Every Liam Neeson movie now is just him talking on the phone then killing people, right?
Nature abhors a vacuum
My dog: frfr
Me: My tarot cards say that you’re going to be in pain soon.
Him: Ha! My Magic 8 Ball said No.
*hurls Magic 8 Ball at him*
Him: Ouch!
[diner]
Waitress: What’ll it be?
Me: (doing connect-the-dots in the kids menu) A giraffe, I think.
Good Cop: You’re going away for a long time, buddy.
NFL Cop: Don’t listen to him. Two games, tops.
I didn’t forget your birthday I just forgot today’s date.
-me, forgetting your birthday
Googles: what to do with 100 dyed hard boiled eggs
Google: do you have any enemies?
*strips off clothes, stands on desolate highway holding sign saying “Last Naked Guy For 75 Miles”
[internet meet up, 1999]
Maybe I shouldn’t go. They might murder me.
[internet meet up, 2019]
Definitely going. Hopefully they’ll murder me.
Me: Wanna go for a wa—
Dog: [has already brought me leash, phone, travel water bowl, passport]

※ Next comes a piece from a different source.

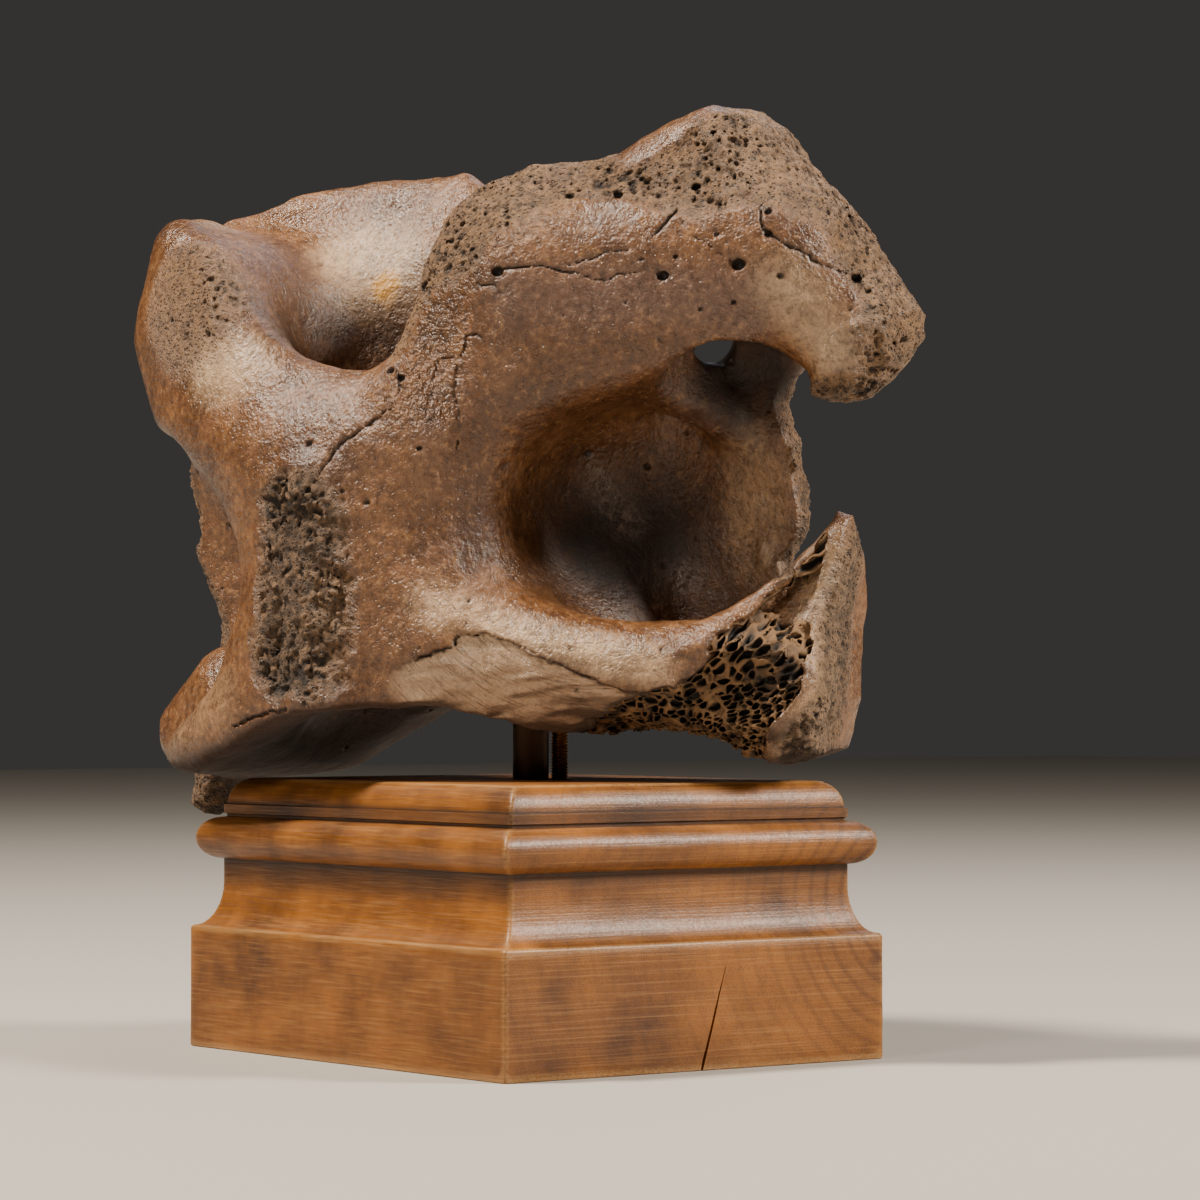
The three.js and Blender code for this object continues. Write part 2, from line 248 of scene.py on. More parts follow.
def new_object(name, mesh, *materials):
    """An object at the origin with its materials."""
    for material in materials:
        mesh.materials.append(material)
    obj = bpy.data.objects.new(name, mesh)
    scene.collection.objects.link(obj)
    return obj


def applied(obj):
    """The object with its modifiers applied, as a plain mesh."""
    plain = bpy.data.meshes.new_from_object(
        obj.evaluated_get(bpy.context.evaluated_depsgraph_get()))
    obj.modifiers.clear()
    obj.data = plain
    return obj


profile = plinth_profile()
rings = [plinth_ring(inset, height) for inset, height in profile]
columns = len(rings[0])
points = np.array(rings).reshape(-1, 3)
wear = 0.10 * (cloud(points.T, 9) + 1) + 0.05 * (cloud(points.T, 2.5, 1) + 1)
centre_line = np.array([0, 0, 1.0]) * points[:, 2:3]
inward = centre_line - points
inward /= np.linalg.norm(inward, axis=1)[:, None]
points += inward * wear[:, None] * (points[:, 2:3] < PLINTH_TOP - 0.5) * (points[:, 2:3] > 0.3)
plinth_mesh = bpy.data.meshes.new("plinth")
plinth_mesh.from_pydata(points * MM, [], tube_faces(len(rings), columns))

# The check in the end face, a thin wedge that tapers upward, and the holes of the uprights.
CHECK_DEPTH = 5
CHECK = [(-0.2, -2, 0.45), (1.2, 3, 0.5), (2.4, 7, 0.42), (3.9, 12, 0.4), (5.1, 16, 0.28),
         (6.4, 20, 0.18), (7.5, 23.8, 0.03)]
POST_RADIUS = 4.1
ROD_RADIUS = 2
ROD_AT = (7, -1.6)
GAP = 0.3
UPRIGHT_DEPTH = 14
UPRIGHT_TOP = 87
UPRIGHT_BOTTOM = PLINTH_TOP - UPRIGHT_DEPTH
face_y = -PLINTH_LENGTH / 2
points = []
for x, z, half in CHECK:
    points += [(x - half, face_y - 1, z), (x + half, face_y - 1, z),
               (x, face_y + CHECK_DEPTH * (0.3 + half), z)]
faces = tube_faces(len(CHECK), 3)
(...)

My wife has so many different sighs they should have subtitles.
Could you even imagine the crime rate if no one drank coffee or ate bacon.

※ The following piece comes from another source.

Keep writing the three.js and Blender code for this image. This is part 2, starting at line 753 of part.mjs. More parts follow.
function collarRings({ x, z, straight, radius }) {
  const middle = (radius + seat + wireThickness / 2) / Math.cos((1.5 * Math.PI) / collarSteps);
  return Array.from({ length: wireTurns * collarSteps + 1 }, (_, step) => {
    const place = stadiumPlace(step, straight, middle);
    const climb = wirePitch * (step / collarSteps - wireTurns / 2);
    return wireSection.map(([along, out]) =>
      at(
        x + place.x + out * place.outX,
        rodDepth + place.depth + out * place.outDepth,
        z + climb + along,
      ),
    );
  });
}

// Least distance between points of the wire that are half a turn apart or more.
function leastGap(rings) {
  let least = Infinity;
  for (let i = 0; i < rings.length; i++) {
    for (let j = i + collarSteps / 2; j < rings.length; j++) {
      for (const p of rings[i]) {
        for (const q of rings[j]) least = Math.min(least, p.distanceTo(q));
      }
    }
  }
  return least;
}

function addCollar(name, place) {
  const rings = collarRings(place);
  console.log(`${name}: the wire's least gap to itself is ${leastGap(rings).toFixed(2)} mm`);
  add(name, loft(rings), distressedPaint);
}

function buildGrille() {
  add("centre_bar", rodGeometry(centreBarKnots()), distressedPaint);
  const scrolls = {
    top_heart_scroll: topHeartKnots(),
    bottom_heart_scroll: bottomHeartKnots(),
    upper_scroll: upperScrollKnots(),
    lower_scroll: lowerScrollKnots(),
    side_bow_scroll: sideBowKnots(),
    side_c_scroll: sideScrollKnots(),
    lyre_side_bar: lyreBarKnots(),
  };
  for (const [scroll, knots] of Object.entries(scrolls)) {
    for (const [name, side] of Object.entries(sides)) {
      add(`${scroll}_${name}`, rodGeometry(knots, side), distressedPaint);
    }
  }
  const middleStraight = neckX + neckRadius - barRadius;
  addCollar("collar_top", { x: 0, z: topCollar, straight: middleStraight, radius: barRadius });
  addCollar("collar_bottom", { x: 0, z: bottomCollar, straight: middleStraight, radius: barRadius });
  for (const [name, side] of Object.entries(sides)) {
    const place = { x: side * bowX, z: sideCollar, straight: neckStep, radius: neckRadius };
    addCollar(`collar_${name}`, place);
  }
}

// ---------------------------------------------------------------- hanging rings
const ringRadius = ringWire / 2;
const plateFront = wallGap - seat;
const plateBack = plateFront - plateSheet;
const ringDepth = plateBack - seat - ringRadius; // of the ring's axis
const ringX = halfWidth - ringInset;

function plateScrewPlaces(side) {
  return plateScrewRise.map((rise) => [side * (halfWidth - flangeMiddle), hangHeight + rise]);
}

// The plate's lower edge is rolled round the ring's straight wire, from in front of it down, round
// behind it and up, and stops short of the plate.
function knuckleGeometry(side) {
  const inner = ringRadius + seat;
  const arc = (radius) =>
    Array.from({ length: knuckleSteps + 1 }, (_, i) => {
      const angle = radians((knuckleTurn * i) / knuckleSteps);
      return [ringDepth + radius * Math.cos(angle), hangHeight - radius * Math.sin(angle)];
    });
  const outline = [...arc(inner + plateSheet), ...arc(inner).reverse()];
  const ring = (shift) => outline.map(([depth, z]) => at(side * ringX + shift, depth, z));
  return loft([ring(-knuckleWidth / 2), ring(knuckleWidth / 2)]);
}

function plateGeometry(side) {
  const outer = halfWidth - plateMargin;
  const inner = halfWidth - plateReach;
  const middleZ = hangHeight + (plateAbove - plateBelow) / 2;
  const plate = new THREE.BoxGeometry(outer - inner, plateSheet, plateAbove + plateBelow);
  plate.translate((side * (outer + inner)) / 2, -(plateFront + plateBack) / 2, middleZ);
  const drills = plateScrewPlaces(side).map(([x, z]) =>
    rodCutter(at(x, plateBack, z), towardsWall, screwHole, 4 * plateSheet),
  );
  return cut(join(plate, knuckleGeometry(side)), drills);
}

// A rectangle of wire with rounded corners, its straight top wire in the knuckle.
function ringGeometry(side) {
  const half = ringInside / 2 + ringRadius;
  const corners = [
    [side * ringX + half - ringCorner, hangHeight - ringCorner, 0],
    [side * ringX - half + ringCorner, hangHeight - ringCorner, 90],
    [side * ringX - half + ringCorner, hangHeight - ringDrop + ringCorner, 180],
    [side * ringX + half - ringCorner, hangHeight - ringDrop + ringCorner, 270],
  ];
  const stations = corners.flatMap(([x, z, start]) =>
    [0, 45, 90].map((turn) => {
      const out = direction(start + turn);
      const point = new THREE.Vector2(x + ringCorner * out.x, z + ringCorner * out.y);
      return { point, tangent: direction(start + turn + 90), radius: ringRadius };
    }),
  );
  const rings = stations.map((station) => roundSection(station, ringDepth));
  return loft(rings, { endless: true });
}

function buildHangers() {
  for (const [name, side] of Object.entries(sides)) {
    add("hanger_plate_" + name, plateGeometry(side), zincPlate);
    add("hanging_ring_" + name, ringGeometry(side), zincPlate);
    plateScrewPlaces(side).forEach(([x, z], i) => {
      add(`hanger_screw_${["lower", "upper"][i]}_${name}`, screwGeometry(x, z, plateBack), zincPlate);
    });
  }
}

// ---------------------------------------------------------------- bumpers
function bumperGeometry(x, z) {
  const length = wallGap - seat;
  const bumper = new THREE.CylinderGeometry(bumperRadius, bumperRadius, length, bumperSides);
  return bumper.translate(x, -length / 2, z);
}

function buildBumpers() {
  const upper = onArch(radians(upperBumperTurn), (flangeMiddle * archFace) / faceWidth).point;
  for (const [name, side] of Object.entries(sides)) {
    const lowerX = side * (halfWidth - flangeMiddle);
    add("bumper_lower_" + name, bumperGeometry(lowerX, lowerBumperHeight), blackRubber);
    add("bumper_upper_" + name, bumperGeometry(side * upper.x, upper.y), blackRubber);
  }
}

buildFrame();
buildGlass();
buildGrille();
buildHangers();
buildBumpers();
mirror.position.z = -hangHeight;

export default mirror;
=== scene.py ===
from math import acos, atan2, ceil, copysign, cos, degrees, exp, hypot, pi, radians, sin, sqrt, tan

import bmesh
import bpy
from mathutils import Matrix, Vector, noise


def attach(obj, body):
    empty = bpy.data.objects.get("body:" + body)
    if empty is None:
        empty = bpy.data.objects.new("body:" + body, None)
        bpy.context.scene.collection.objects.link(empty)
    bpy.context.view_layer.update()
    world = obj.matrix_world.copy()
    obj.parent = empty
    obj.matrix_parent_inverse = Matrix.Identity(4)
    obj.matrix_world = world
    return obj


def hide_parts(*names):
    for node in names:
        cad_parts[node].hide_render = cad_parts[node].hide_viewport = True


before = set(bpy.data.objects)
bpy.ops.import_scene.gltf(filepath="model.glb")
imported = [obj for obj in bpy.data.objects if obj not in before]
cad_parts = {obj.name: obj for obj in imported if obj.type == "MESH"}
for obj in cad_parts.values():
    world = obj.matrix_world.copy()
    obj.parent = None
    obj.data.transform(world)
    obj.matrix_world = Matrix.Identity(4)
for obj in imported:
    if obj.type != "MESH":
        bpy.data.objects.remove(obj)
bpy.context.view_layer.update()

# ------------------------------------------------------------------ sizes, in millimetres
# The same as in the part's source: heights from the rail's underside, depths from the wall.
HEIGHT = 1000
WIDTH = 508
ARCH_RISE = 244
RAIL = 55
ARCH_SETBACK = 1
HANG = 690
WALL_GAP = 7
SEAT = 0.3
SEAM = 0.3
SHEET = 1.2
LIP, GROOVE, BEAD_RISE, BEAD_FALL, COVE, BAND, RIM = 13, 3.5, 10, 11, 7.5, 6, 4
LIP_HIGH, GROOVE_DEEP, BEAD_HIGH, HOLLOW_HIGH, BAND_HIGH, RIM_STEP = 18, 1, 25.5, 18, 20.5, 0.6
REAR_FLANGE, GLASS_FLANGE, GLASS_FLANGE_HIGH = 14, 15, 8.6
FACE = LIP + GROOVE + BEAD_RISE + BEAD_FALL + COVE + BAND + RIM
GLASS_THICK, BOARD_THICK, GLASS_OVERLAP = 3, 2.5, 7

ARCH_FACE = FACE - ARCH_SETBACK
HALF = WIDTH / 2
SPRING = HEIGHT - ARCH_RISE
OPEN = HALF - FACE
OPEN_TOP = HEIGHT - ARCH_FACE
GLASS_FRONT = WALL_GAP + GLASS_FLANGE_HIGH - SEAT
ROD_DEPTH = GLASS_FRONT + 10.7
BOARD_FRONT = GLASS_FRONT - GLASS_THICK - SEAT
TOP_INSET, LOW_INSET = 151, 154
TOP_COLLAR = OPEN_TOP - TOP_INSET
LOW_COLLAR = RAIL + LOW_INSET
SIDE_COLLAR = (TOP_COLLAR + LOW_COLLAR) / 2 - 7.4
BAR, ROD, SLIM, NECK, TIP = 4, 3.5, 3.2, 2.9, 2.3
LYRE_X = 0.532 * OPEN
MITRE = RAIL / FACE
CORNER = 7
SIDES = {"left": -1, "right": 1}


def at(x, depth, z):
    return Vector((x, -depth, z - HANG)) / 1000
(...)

I just released a new fragrance, and the people on this elevator are not happy about it.
sure sex is great but have you ever had someone appreciate your music recommendations
#WarAgainstPorn because they’re having sex and we’re not. No porn for anyone until everyone’s having sex, ok?
Fool me once, shame on you
Fool me twice, shame on me
Fool me three times, I’m never sending you nudes again.
I never know how much to tip a cow.
Me: death by loneliness? Is that even a thing?
Fortune teller, shrugs: look honestly I had never heard of it until you walked in
me: I pour my blood, sweat, and tears into every dish
health inspector: so you see why this is happening
Shes a 10 but moves things with her mind
She’s 11.
Raspberry buy guitar
Raspberry take lessons
Raspberry answer ad
Raspberry show up at drummer’s house
Raspberry plug in
Raspberry Jam
People are always impressed to hear that I graduated from Harvard at 16, but you can do anything you set your mind to if you just lie.
my son ordering a “well done” steak bc he thought it meant they would do a better job
Me: do you think he called himself T.S. Eliot so nobody would notice that T. Eliot is toilet backwards?
Librarian: stop talking
“This is mine”, he growled passionately into her ear. “Are we clear?”
Breathlessly, she agreed. She wouldn’t try to eat his nachos again.
Good morning people…..I woke up feeling myself this morning….wait that doesn’t sound right. What I meant is I woke up feeling confidant
(First date with a Chinese girl)
Her: So, are you a dog or a cat person?
Me: I’m just gonna have a tandoori chicken…
ME: Heyy baby, tonight I wanna take you to Clown Town.
HER: Don’t you mean Pound Town?
ME: *seductively puts on a rainbow wig and nods “no”*
I hate airplanes and flying. It’s like someone throwing a can full of people over the ocean and hoping someone in Europe will catch it.